News Article

Pulling weeds on farm of the future — a high tech solution
Date: Mar 19, 2014
Author: Cromwell Schubarth
Source: bizjournals ( click here to go to the source)

Featured firm in this article: Blue River Technology Inc of Sunnyvale, CA



by: Cromwell Schubarth

Blue River Technology, co-founded by Jorge Heraud, has raised a total of $13 million for technology that identifies unwanted plants in farm rows and pulls them out, one by one.

Blue River Technology raised $10 million in Series A follow-on funding for technology that identifies and rids farm rows of unwanted plants without using pesticides.

Data Collective Venture Capital led the round and Google Executive Chairman Eric Schmidt's Innovation Endeavors joined existing investor Khosla Ventures in the round.

The Mountain View company co-founded by Jorge Heraud and Lee Redden has now raised a total of $13 million.

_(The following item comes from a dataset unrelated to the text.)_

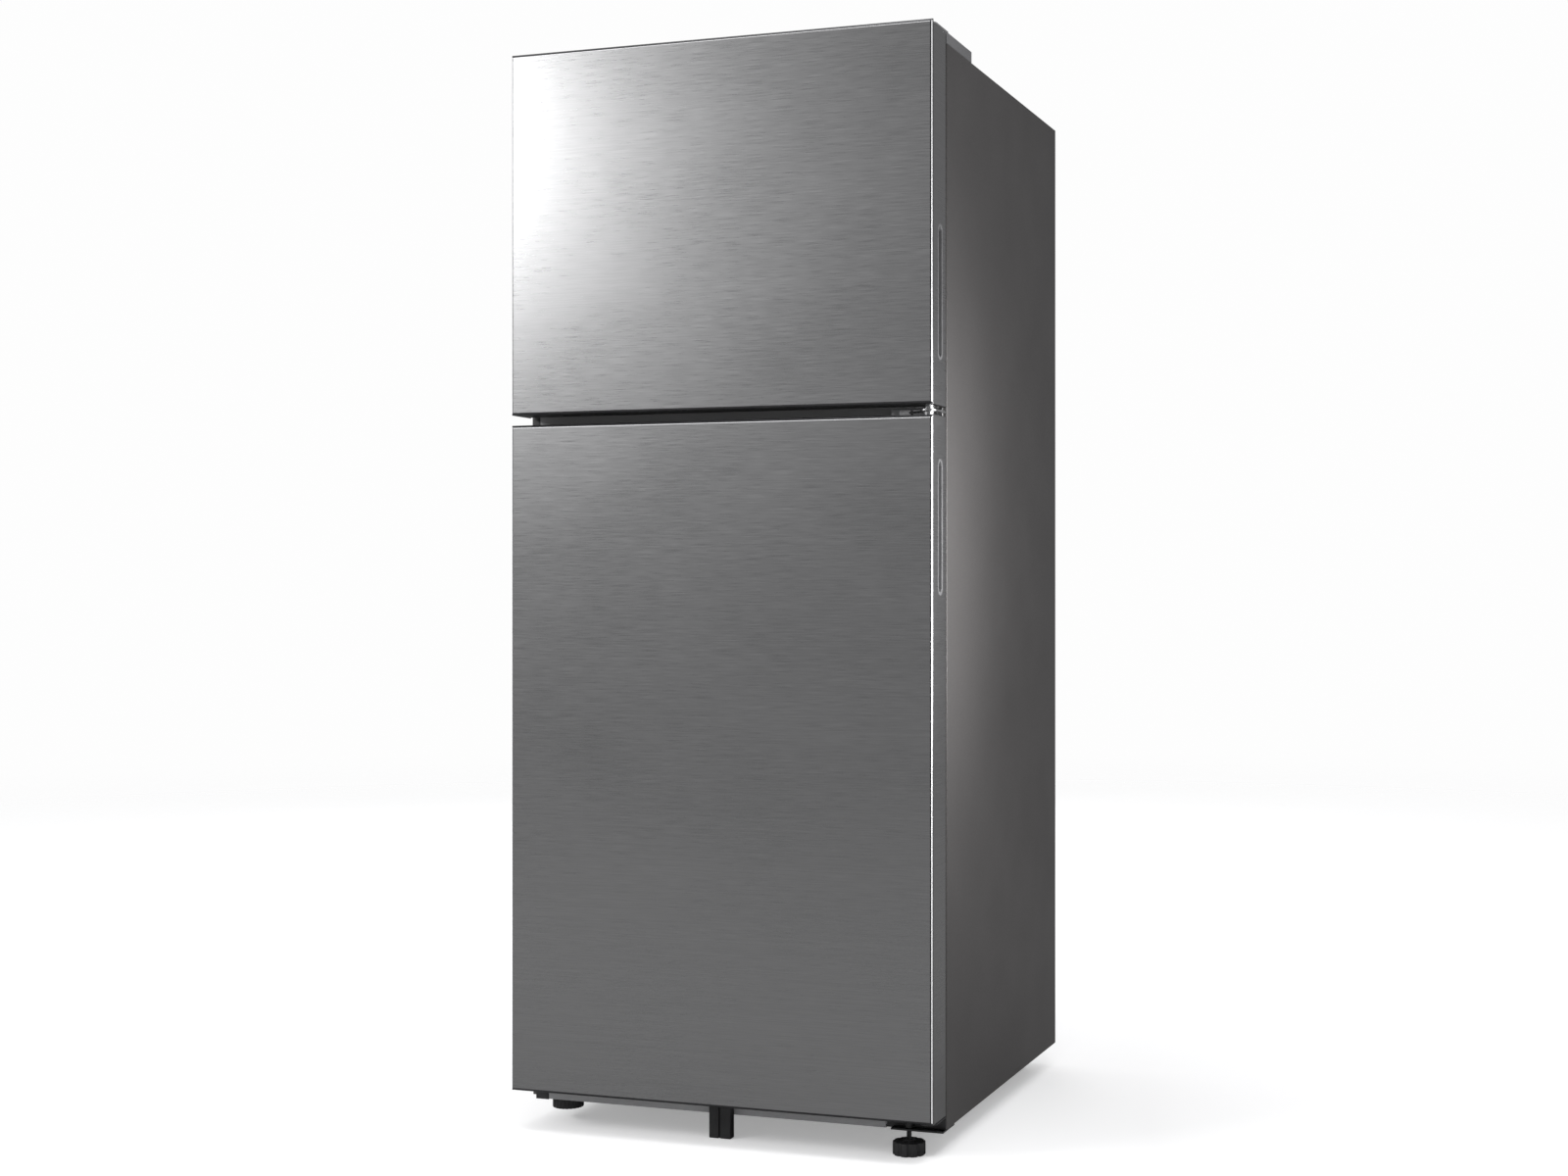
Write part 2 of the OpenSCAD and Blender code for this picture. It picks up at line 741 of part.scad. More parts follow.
// Fan with its axis along Z: a bored hub and pitched blades
module fan_rotor(r, depth, blades) {
    difference() {
        union() {
            cylinder(h = depth, r = 16);
            for (i = [0 : blades - 1]) rotate(i * 360 / blades)
                translate([14, 0, depth / 2]) rotate([35, 0, 0])
                    translate([0, -15, -0.8]) cube([r - 14, 30, 1.6]);
        }
        translate([0, 0, -1]) cylinder(h = depth + 2, r = 3 + running_gap);
    }
}

module condenser_fan() {
    color([0.15, 0.15, 0.15]) translate(fan_at) rotate([0, 90, 0]) fan_rotor(60, 18, 5);
}

module evaporator_fan() {
    color([0.9, 0.9, 0.9]) translate([0, 256, freezer_fan_z]) rotate([90, 0, 0]) fan_rotor(54, 16, 5);
}

// Two small motors with their shafts and brackets
module fan_motors() {
    color([0.5, 0.5, 0.52]) {
        bar_x([fan_at.x + 20, fan_at.y, fan_at.z], 30, 18);
        bar_x([fan_at.x + 1, fan_at.y, fan_at.z], 20, 3);
        block([fan_at.x + 30, fan_at.y - 8, base_z + 2], [fan_at.x + 34, fan_at.y + 8, fan_at.z]);
        bar_y([0, 258, freezer_fan_z], comp_back - 270, 18);
        bar_y([0, 241, freezer_fan_z], 20, 3);
        bar_y([0, comp_back - 14, freezer_fan_z], 14, 26);
    }
}

module evaporation_tray() {
    c = compressor_at;
    color([0.2, 0.2, 0.2]) open_box([c.x - 80, c.y - 75, 212], [c.x + 80, c.y + 75, 238], 2);
}

// Louvred cover of the machine space, with a hole for the power inlet
module rear_cover() {
    color([0.12, 0.12, 0.13]) difference() {
        block([-skin_x + 1, back_y - 2, base_z + 4], [skin_x - 1, back_y, machine_top - 1]);
        for (x = [-250, -90, 150], i = [0 : 8])
            block([x - 60, back_y - 3, 80 + i * 18], [x + 60, back_y + 1, 86 + i * 18]);
        block([264, back_y - 3, 80], [300, back_y + 1, 110]);
    }
}

module power_inlet() {
    color([0.08, 0.08, 0.08]) difference() {
        union() {
            block([264, back_y - 14, 80], [300, back_y, 110]);
            block([258, back_y - 14, 74], [306, back_y - 2, 116]);
        }
        bar_y([282, back_y - 15, 95], 20, 4.2);
    }
}

// ---- freezer fittings

module evaporator() {
    color([0.78, 0.79, 0.8])
        finned_coil([-200, 246, freezer_floor + 30], [200, 292, freezer_floor + 210], 17, 4, 2, 4);
}

module evaporator_cover() {
    color([0.92, 0.92, 0.93]) difference() {
        union() {
            block([-in_x + 0.5, cover_y, freezer_floor + 0.5], [in_x - 0.5, cover_y + 2, freezer_ceiling - 0.5]);
            both_sides() block([in_x - 2.5, cover_y, freezer_floor + 0.5],
                [in_x - 0.5, comp_back, freezer_ceiling - 0.5]);
        }
        for (i = [0 : 5], s = [-1, 1])
            block([s > 0 ? 4 : -48, cover_y - 1, freezer_fan_z - 44 + i * 16],
                [s > 0 ? 48 : -4, cover_y + 3, freezer_fan_z - 36 + i * 16]);
        for (i = [-6 : 6])
            block([i * 40 - 14, cover_y - 1, freezer_floor + 12], [i * 40 + 14, cover_y + 3, freezer_floor + 18]);
    }
}

// A glass pane and the moulded strips round it
module pane(z, y0, y1) {
    block([-in_x + 12, y0, z], [in_x - 12, y1, z + glass_t]);
}

module pane_trim(z, y0, y1) {
    x = in_x - 12;
    block([-x - 4, y0 - 8, z - 8], [x + 4, y0, z + glass_t]);
    block([-x - 4, y1, z - 2], [x + 4, y1 + 6, z + glass_t]);
    both_sides() block([x, y0 - 0.1, z - 2], [x + 4, y1 + 0.1, z + glass_t]);
}

module shelf_glass() {
    color([0.75, 0.9, 0.88, 0.4]) {
        for (z = shelf_z) pane(z + 2, -152, shelf_back);
        pane(freezer_shelf_z, -182, cover_y - 8);
    }
}

module shelf_trims() {
    color([0.88, 0.88, 0.9]) {
        for (z = shelf_z) pane_trim(z + 2, -152, shelf_back);
        pane_trim(freezer_shelf_z, -182, cover_y - 8);
    }
}

// Open housing that stands on the freezer shelf and holds the two twist trays over the bucket
module ice_maker_frame() {
    t = 2;
    z0 = freezer_shelf_z + glass_t;
    z1 = tray_z + 36;
    beam = tray_z - 34;
    color([0.9, 0.92, 0.95]) difference() {
        union() {
            for (x = [ice_x[0], ice_x[1] - t]) block([x, ice_y[0], z0], [x + t, ice_y[1], z1]);
            for (y = [ice_y[0], ice_y[1] - 3]) block([ice_x[0], y, beam], [ice_x[1], y + 3, z1]);
        }
        for (x = tray_x) bar_y([x, ice_y[0] - 1, tray_z], ice_y[1] - ice_y[0] + 2, 4 + running_gap);
    }
}

// Ice tray that hangs on its own trunnions, with a knob in front of the housing
module ice_tray(x) {
    h = 34;
    w = 104;
    y0 = ice_y[0] + 6;
    y1 = ice_y[1] - 6;
    cell = (y1 - y0 - 4) / 6;
    color([0.8, 0.9, 0.97]) {
        difference() {
            block([x - w / 2, y0, tray_z - h / 2], [x + w / 2, y1, tray_z + h / 2]);
            for (i = [0 : 5], s = [0, 1])
                block([x - w / 2 + 2 + s * (w / 2 - 1), y0 + 2 + i * cell + 1, tray_z - h / 2 + 3],
                    [x - 1 + s * (w / 2 - 1), y0 + 2 + (i + 1) * cell - 1, tray_z + h / 2 + 1]);
        }
        bar_y([x, ice_y[0] - 5, tray_z], 11.1, 4);
        bar_y([x, y1 - 0.1, tray_z], 8.1, 4);
        bar_y([x, ice_y[0] - 15, tray_z], 11, 17);
        block([x - 3, ice_y[0] - 21, tray_z - 16], [x + 3, ice_y[0] - 14, tray_z + 16]);
    }
}

module ice_tray_left() {
    ice_tray(tray_x[0]);
}

module ice_tray_right() {
    ice_tray(tray_x[1]);
}

module ice_bucket() {
    z0 = freezer_shelf_z + glass_t + 1;
    color([0.85, 0.92, 0.96]) difference() {
        open_box([ice_x[0] + 3.5, bucket_front, z0], [ice_x[1] - 3.5, ice_y[1] - 5, z0 + 86], bin_t);
        block([-185, bucket_front - 1, z0 + 66], [-115, bucket_front + bin_t + 1, z0 + 90]);
    }
}

// ---- fridge fittings

module fridge_duct() {
    color([0.9, 0.9, 0.92]) difference() {
        block([-75, duct_y, shelf_z[0] + 80], [75, comp_back, fridge_ceiling]);
        block([-72, duct_y + 3, shelf_z[0] + 83], [72, comp_back + 1, fridge_ceiling + 1]);
        for (z = [460, 700, 980], s = [-1, 1])
            block([s > 0 ? 12 : -60, duct_y - 2, z], [s > 0 ? 60 : -12, duct_y + 5, z + 9]);
    }
}

module control_box() {
    z0 = fridge_ceiling - 37;
    color([0.93, 0.93, 0.94]) difference() {
        union() {
            difference() {
                block([-130, -208, z0], [130, -60, fridge_ceiling]);
                block([-127, -205, z0 + 3], [127, -63, fridge_ceiling + 1]);
            }
            bar_y([dial_at.x, -206, dial_at.z], 8, 9);
        }
        bar_y([dial_at.x, -209, dial_at.z], 12, 3 + running_gap);
    }
}

module lamp_cover() {
    color([0.97, 0.97, 0.92, 0.8])
        block([-110, -190, fridge_ceiling - 45], [10, -90, fridge_ceiling - 37]);
}

module temperature_dial() {
    color([0.8, 0.8, 0.82]) {
        bar_y([dial_at.x, -222, dial_at.z], 13, 15);
        bar_y([dial_at.x, -210, dial_at.z], 10, 3);
        block([dial_at.x - 1.5, -224, dial_at.z + 2], [dial_at.x + 1.5, -221, dial_at.z + 13]);
    }
}

// A drawer with a thick front that has a finger lip along its top
module drawer(z0, z1, back) {
    x = drawer_x;
    open_box([-x, drawer_front, z0], [x, back, z1], bin_t);
    block([-x, drawer_front - 8, z0 + 2], [x, drawer_front + 0.1, z1]);
    block([-x, drawer_front - 14, z1 - 6], [x, drawer_front - 7, z1]);
}

module chiller_drawer() {
    color([0.85, 0.92, 0.96, 0.7]) drawer(shelf_z[2] + glass_t + 3, shelf_z[2] + 112, 250);
}

module crisper_drawer() {
    color([0.85, 0.92, 0.96, 0.7]) difference() {
        drawer(fridge_floor + 1, 312, step_y - 4);
        block([-50, drawer_front - 9, 262], [50, drawer_front - 4, 278]);
    }
}

// Vent slide in the recess of the crisper's front
module humidity_slider() {
    y = drawer_front - 4.4;
    color([0.75, 0.77, 0.8]) {
        block([-25, y - 3, 263], [25, y, 277]);
        block([-4, y - 9, 265], [4, y - 2.9, 275]);
    }
}

side_panels();
top_panel();
back_panel();
bottom_panel();
insulation();
freezer_liner();
fridge_liner();
mullion_rail();
trim_plugs();
base_rail();
top_hinge();
hinge_cover();
middle_hinge();
lower_hinge();
hinge_screws();
centre_leg();
compressor_base();
compressor();
compressor_mounts();
condenser();
refrigerant_pipes();
fan_motors();
evaporation_tray();
rear_cover();
power_inlet();
evaporator();
evaporator_cover();
fridge_duct();
control_box();
lamp_cover();
shelf_glass();
shelf_trims();
ice_maker_frame();
condenser_fan();
evaporator_fan();
temperature_dial();
ice_tray_left();
ice_tray_right();
ice_bucket();
chiller_drawer();
crisper_drawer();
humidity_slider();
right_foot();
left_foot();
roller_left();
roller_right();
freezer_door_skin();
freezer_door_core();
freezer_door_caps();
freezer_door_liner();
freezer_door_gasket();
freezer_door_grips();
freezer_door_bin_low();
freezer_door_bin_high();
fridge_door_skin();
fridge_door_core();
fridge_door_caps();
fridge_door_liner();
fridge_door_gasket();
fridge_door_grips();
fridge_door_bins();
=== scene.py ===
import bpy
import bmesh
import json
import math
from mathutils import Matrix, Vector


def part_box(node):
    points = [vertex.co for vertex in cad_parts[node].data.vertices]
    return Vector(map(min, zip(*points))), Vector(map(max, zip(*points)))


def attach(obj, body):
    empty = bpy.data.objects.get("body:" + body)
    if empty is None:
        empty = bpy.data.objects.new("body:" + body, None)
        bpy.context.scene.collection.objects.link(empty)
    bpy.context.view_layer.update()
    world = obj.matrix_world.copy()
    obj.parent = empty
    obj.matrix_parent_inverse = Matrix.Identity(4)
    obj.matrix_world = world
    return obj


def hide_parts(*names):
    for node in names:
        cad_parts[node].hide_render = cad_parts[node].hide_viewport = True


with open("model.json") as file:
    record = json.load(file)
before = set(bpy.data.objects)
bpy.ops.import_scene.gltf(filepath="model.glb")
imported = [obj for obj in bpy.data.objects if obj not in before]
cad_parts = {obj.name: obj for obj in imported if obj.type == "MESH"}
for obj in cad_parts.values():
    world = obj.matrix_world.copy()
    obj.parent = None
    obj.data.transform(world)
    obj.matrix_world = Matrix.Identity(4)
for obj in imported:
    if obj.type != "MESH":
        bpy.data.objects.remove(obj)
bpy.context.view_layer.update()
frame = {"nodes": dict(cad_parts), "record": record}
mm = 0.001
cadNodes = frame["nodes"]
scene = bpy.context.scene
print("loaded", len(cadNodes), "parts of the refrigerator")

# ---- camera, floor and lights

studio = {
    "cameraAt": (1.314, -3.398, 0.857), "cameraYaw": 18.85, "lens": 49.43, "shiftX": -0.0656,
    "floorSize": 14.0, "floorColour": (0.86, 0.86, 0.865, 1), "floorGlow": 0.32,
    "backdrop": (0.985, 0.985, 0.985, 1), "roomShine": (0.20, 0.20, 0.203, 1),
    "roomLight": (0.72, 0.72, 0.725, 1), "fadeFrom": 2.2, "fadeTo": 8.0,
}


def addNode(tree, kind, inputs=None, **settings):
    node = tree.nodes.new("ShaderNode" + kind)
    for key, value in settings.items():
        setattr(node, key, value)
    for key, value in (inputs or {}).items():
        if isinstance(value, bpy.types.NodeSocket):
            tree.links.new(value, node.inputs[key])
        else:
            node.inputs[key].default_value = value
    return node


def areaLight(name, at, aim, size, power):
    data = bpy.data.lights.new(name, "AREA")
    data.shape = "RECTANGLE"
    data.size, data.size_y = size
    data.energy = power
    light = bpy.data.objects.new(name, data)
    light.location = at
    light.rotation_euler = (Vector(aim) - Vector(at)).to_track_quat("-Z", "Y").to_euler()
    light.visible_camera = False
    scene.collection.objects.link(light)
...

Heraud told me that the new money will help Blue River expand beyond its first success in pulling weeds from lettuce farms in California and Arizona.
The next phase will expand into phenotyping — helping crop breeders identify plants with the most desirable characteristics and pull out the unwanted ones.

"Right now there are two companies doing that in greenhouses but we are the only ones with technology to do it in open fields," he said.
Heraud said he also hopes to expand beyond lettuce into other row crops such as corn and soybeans.

"With our new funding, we're looking to hire passionate engineers and scientists to help us advance the boundaries of computer vision, machine learning, robotics and agriculture in order to solve real-world problems," he said.

Vinod Khosla, whose firm has been an active investor in agricultural and food tech startups, said he is impressed at how quickly the three-year-old startup has progressed.

"Blue River is taking a very innovative and practical approach to solving one of the world's top problems -- how to produce more food in a responsible way," he said in a prepared statement. "I believe they are in a great position to lead the next generation of environmentally-friendly precision agriculture."

If successful, Blue River could save farmers a lot of money now spent to control weeds. Market research firm Lucintel projects that more than $31 billion will be spent on herbicides by 2017.